Banyak referensi yang memuat tentang manfaat temulawak baik untuk menjaga kesehatan ataupun untuk pengobatan. Sedangkan tentang kandungan gizi purot, saya masih belum menemukan referensi yang membahasnya secara detil karena bisa jadi purot ini tidak se-famous bunga turi dan bunga pepaya. Namun, berdasarkan pengalaman mereka yang terbiasa menjadikan purot sebagai menu keseharian, badan mereka terasa hangat selepas mengonsumsinya.

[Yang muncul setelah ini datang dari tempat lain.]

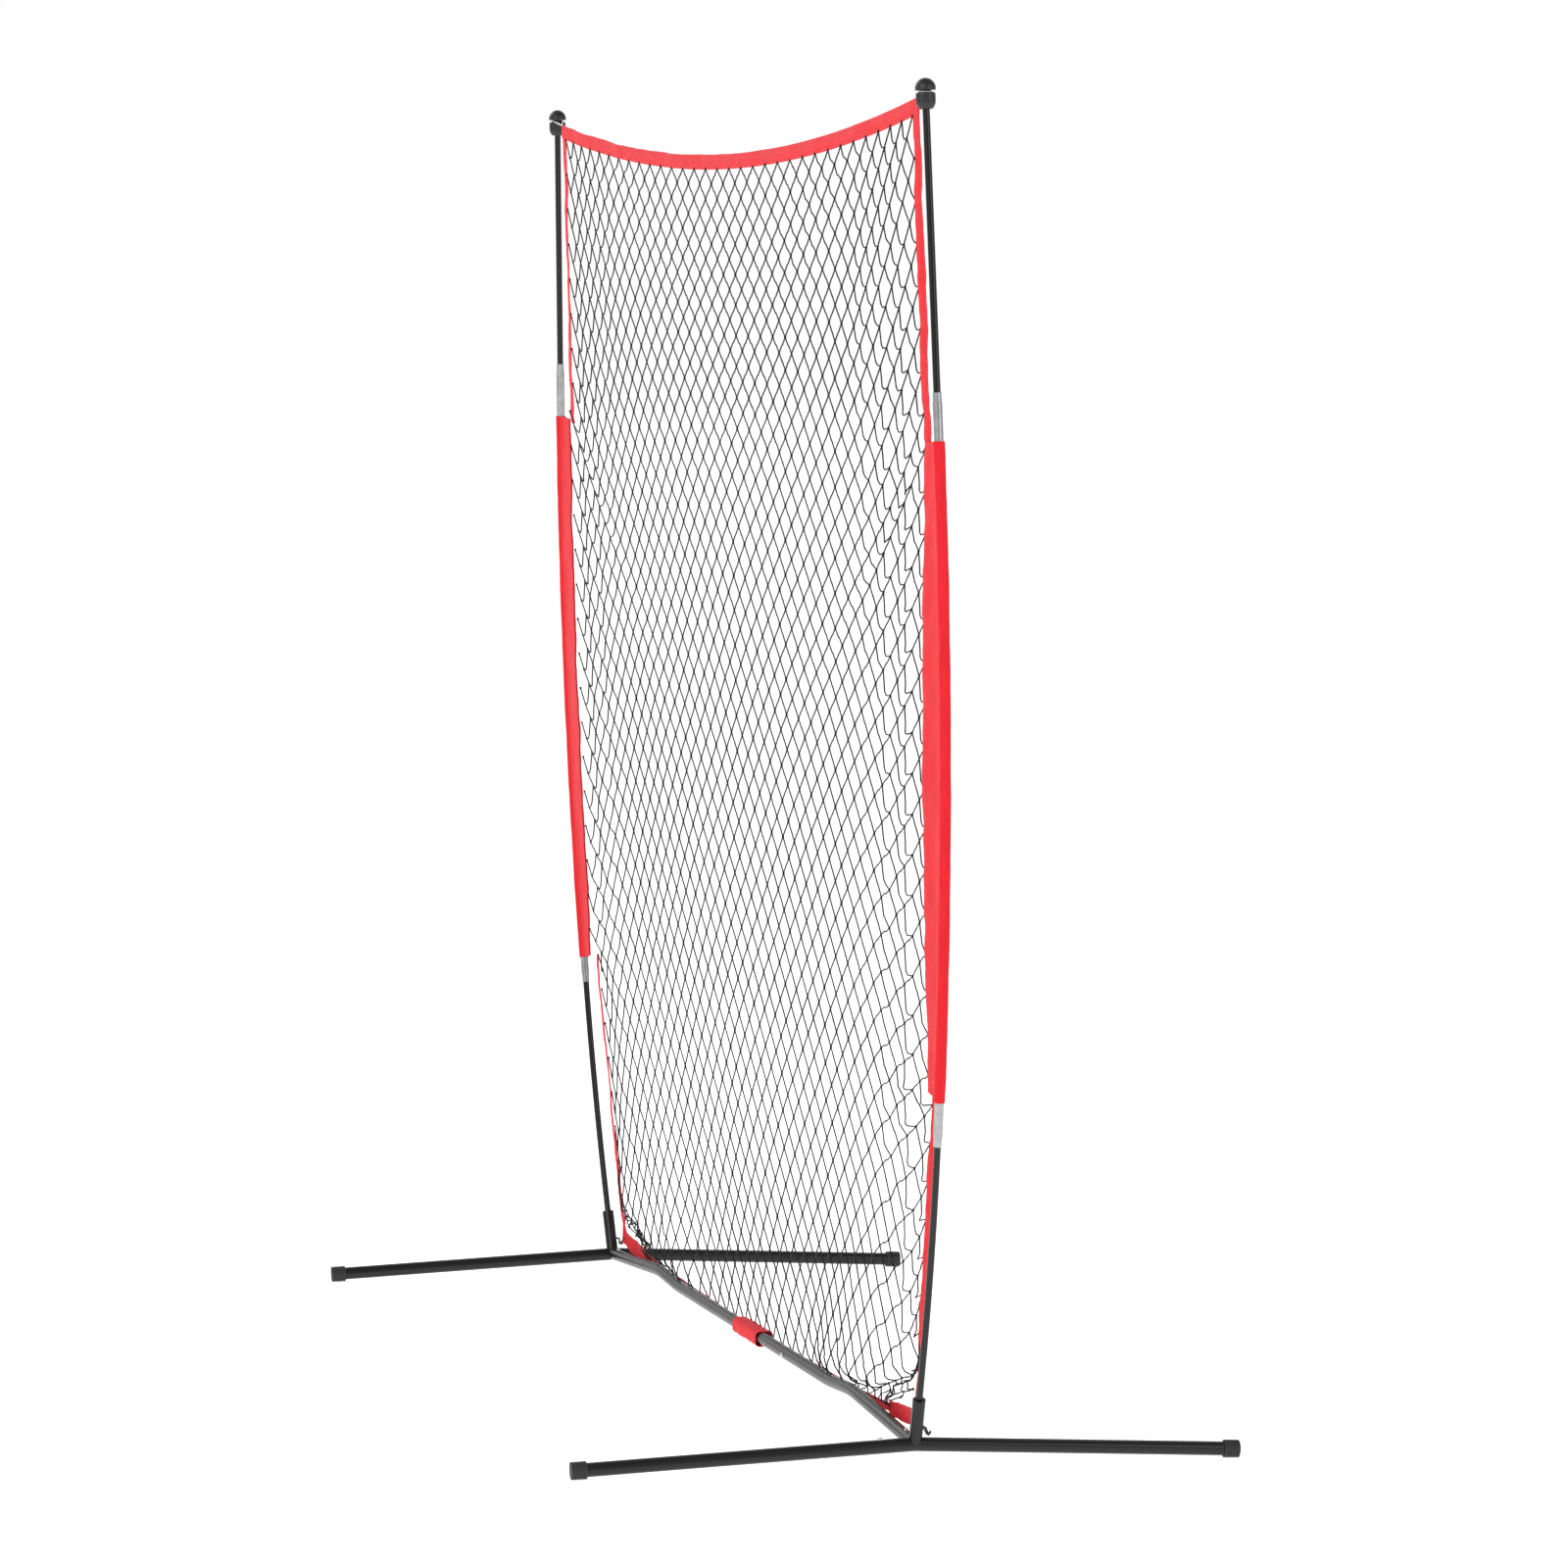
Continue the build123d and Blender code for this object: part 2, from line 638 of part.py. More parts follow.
    # Corner tab at the end of the bottom hem, with a peak where the side hem ends
    tab_x = base_span / 2 - tab_outer
    tab_foot = hub_height + tab_low
    peak_x = tab_x - tab_peak_width
    hem_end_x = base_span / 2 - tab_inner
    hem_end_z = bottom_hem_height + corner_hem_rise
    tab_outline = [
        (tab_x, tab_foot), (tab_x, hub_height + tab_peak), (peak_x, hub_height + tab_peak),
        (peak_x - tab_peak_run, tab_foot + tab_width), (hem_end_x, hem_end_z + tab_width / 2),
        (hem_end_x, hem_end_z - tab_width / 2),
    ]
    with BuildPart() as corner_tab:
        with BuildSketch(Plane.XZ.offset(-bottom_hem_back)):
            with BuildLine():
                Polyline(*[(side * x, z) for x, z in tab_outline], close=True)
            make_face()
        extrude(amount=hem_thickness / 2, both=True)
    keep(corner_tab, f"{end}_corner_tab")

    # Cord loop from the hook to the corner tab
    hook_low = Vector(hook_x, cord_back, hub_height + hook_at - hook_drop)
    eyelet = Vector(side * (tab_x - tab_inset), hook_low.Y, tab_foot + tab_loop_low)
    cord_run = eyelet - hook_low
    cord_width = hook_wire + 2 * corner_cord_gap
    with BuildPart() as corner_loop:
        with BuildSketch(Plane(origin=hook_low, x_dir=cord_run, z_dir=(0, 1, 0))):
            with Locations((cord_run.length / 2, 0)):
                SlotCenterToCenter(cord_run.length, cord_width + 2 * corner_cord)
                SlotCenterToCenter(cord_run.length, cord_width, mode=Mode.SUBTRACT)
        extrude(amount=corner_cord / 2, both=True)
    keep(corner_loop, f"{end}_corner_loop")

# Crossbar's middle tube
with BuildPart() as crossbar_middle:
    with BuildSketch(Plane(origin=(-seam_x, 0, middle_height), x_dir=(0, 1, 0), z_dir=(1, 0, 0))):
        Circle(crossbar_tube / 2)
        Circle(crossbar_bore / 2, mode=Mode.SUBTRACT)
    extrude(amount=2 * seam_x)
    for side in (1, -1):
        drill_button_hole(middle_clip(side), crossbar_tube)
keep(crossbar_middle, "crossbar_middle")

# Still halves of the six spring strips, folded at the far end
with BuildPart() as spring_backs:
    for side in (1, -1):
        seats = (
            (leg_clip(side), leg_plug_bore),
            (hub_clip(side), crossbar_plug_bore),
            (middle_clip(side), crossbar_plug_bore),
        )
        for clip, plug_bore in seats:
            rest = strip_top(plug_bore, seat_gap)
            fold = strip_length + fold_gap
            lip = strip_top(plug_bore, strip_gap)
            with BuildSketch(Plane(origin=clip.origin, x_dir=clip.x_dir, z_dir=-clip.y_dir)):
                with BuildLine():
                    Polyline(
                        (-strip_tail, -rest), (fold + strip_thickness, -rest),
                        (fold + strip_thickness, lip), (fold, lip),
                        (fold, strip_thickness - rest), (-strip_tail, strip_thickness - rest),
                        close=True,
                    )
                make_face()
            extrude(amount=strip_width / 2, both=True)
keep(spring_backs, "spring_backs")

# Top hem, hanging in a shallow bow between the corners
half = hem_width / 2
with BuildPart() as top_hem:
    with BuildSketch(net_plane):
        with BuildLine():
            for edge in (-half, half):
                end_y, middle_y = top_hem_y(hem_end) + edge, top_hem_y(0) + edge
                ThreePointArc((-hem_end, end_y), (0, middle_y), (hem_end, end_y))
            for x in (-hem_end, hem_end):
                Line((x, top_hem_y(x) - half), (x, top_hem_y(x) + half))
        make_face()
    extrude(amount=hem_thickness / 2, both=True)
keep(top_hem, "top_hem")

# Bottom hem, behind the crossbar from one corner tab to the other
right_line = [
    (base_span / 2 - tab_inner - soft_gap, bottom_hem_height + corner_hem_rise),
    (bend_x, bottom_hem_height + bottom_hem_rise),
    (strap_length, bottom_hem_height),
]
hem_line = right_line + [(-x, z) for x, z in right_line[::-1]]
half = bottom_hem_width / 2
with BuildPart() as bottom_hem:
    with BuildSketch(Plane.XZ.offset(-bottom_hem_back)):
        with BuildLine():
            upper = [(x, z + half) for x, z in hem_line]
            lower = [(x, z - half) for x, z in hem_line[::-1]]
            Polyline(*upper, *lower, close=True)
        make_face()
    extrude(amount=hem_thickness / 2, both=True)
keep(bottom_hem, "bottom_hem")

# Hook-and-loop strap round the crossbar and the bottom hem
strap_front = crossbar_tube / 2 + soft_gap
strap_back = bottom_hem_back + hem_thickness / 2 + soft_gap
strap_high = middle_height + strap_front
strap_low = min(middle_height - strap_front, bottom_hem_height - half - soft_gap)
with BuildPart() as centre_strap:
    with BuildSketch(Plane.YZ.offset(-strap_length / 2)):
        with Locations(((strap_back - strap_front) / 2, (strap_high + strap_low) / 2)):
            width, height = strap_back + strap_front, strap_high - strap_low
            RectangleRounded(width + 2 * strap_wall, height + 2 * strap_wall, strap_round + strap_wall)
            RectangleRounded(width, height, strap_round, mode=Mode.SUBTRACT)
    extrude(amount=strap_length)
keep(centre_strap, "centre_strap")

# Net panel inside the hems and the sleeves' inner edges, notched over the strap
inset = hem_width / 2 + soft_gap
top_x = net_point(1, hem_top_at, top_hem_inset + inset)[0]
notch_x = strap_length / 2 + soft_gap
notch_y = z_to_net(strap_high + strap_wall + soft_gap)
foot_y = z_to_net(bottom_hem_height + half + soft_gap)
tab_gap = 2 * soft_gap
right_edge = [
    (top_x, top_hem_y(top_x) - inset),
    net_point(1, sleeve_top + soft_gap, sleeve_top_inset + inset),
    net_point(1, sleeve_top, sleeve_top_inset + soft_gap),
    net_point(1, sleeve_bottom, sleeve_bottom_inset + soft_gap),
    net_point(1, sleeve_bottom - soft_gap, sleeve_bottom_inset + inset),
    net_point(1, lower_hem_at, lower_hem_inset + inset),
    *[(x - tab_gap, z_to_net(z + tab_gap)) for x, z in tab_outline[3:5]],
    *[(x, z_to_net(z + half + soft_gap)) for x, z in right_line],
    (notch_x, foot_y),
    (notch_x, notch_y),
]
with BuildPart() as net:
    with BuildSketch(net_plane):
        with BuildLine():
            ThreePointArc(
                (-top_x, right_edge[0][1]), (0, top_hem_y(0) - inset), (top_x, right_edge[0][1])
            )
            Polyline(*right_edge, *[(-x, y) for x, y in right_edge[::-1]])
        make_face()
    extrude(amount=net_thickness / 2, both=True)
keep(net, "net")
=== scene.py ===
import bpy
import numpy as np
from math import cos, pi, radians, sin
from mathutils import Matrix, Vector


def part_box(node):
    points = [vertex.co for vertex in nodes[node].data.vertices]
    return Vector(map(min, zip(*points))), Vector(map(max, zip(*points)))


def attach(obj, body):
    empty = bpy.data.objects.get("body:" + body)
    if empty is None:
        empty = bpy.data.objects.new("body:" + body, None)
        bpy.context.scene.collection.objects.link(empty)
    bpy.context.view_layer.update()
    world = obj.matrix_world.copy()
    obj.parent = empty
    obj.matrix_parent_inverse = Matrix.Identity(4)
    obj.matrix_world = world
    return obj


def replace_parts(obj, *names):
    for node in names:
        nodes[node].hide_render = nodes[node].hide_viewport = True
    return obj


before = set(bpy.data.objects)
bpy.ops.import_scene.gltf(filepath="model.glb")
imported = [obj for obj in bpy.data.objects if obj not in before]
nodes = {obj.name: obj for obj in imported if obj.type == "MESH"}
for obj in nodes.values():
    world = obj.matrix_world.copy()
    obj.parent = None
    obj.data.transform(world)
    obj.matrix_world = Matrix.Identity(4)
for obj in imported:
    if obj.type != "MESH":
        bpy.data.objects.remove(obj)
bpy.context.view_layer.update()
ends = {"right": 1, "left": -1}
print("frame loaded:", len(nodes), "nodes")

# camera, fitted to the hubs, poles, crossbar and feet

cameraLook = {
    "azimuth": 73.009,  # degrees, as pitch and roll are
    "pitch": 5.17, "roll": 0.462,
    "lens": 132.8,  # millimetres, as the sensor is
    "sensor": 36, "farthest": 200, "place": (9.2664, -2.7805, 1.8597),
}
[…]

Saya pun merasakan hal yang sama.
Hal yang masuk akal bila sensasi hangat yang dirasakan tubuh setelah mengonsumsi purot itu berasal dari temulawak itu sendiri. Bukankah purot tumbuh di rimpang temulawak? Sedangkan sudah banyak data yang menunjukkan bahwa salah satu khasiat temulawak bisa menghangatkan tubuh. Jadi dapat disimpulkan bahwa purot memiliki kebaikan yang sama dengan rimpangnya-temulawak. Namun, untuk menguji manfaat purot yang sebenar-benarnya memang masih diperlukan penelitian ilmiah lebih lanjut untuk mendapatkan hasil yang valid.
Lalu, apa nama lain untuk purot di tempat Sahabat Kompasianer? Apakah bunga ini juga dikonsumsi seperti di tempat saya? Ataukah ada menu olahan purot selain lodeh dan tumisan? Apapun nama dan hasil olahan bunga purot di tempat Sahabat Kompasianer, yang pasti para pendahulu kita adalah orang-orang yang kreatif dan inovatif. Mereka menciptakan warisan kuliner yang masih bertahan hingga saat ini.
Bila kita renungkan lebih dalam lagi, kekayaan alam ini termasuk tanaman beserta bunganya adalah anugerah luar biasa yang diberikan Tuhan. Ditumbuhkannya duo temulawak dan purot semata untuk memberi kebaikan untuk makhlukNya, utamanya manusia. Semoga tulisan sederhana ini bisa memberikan sedikit insight tentang purot, si pink keunguannan elok penghangat badan.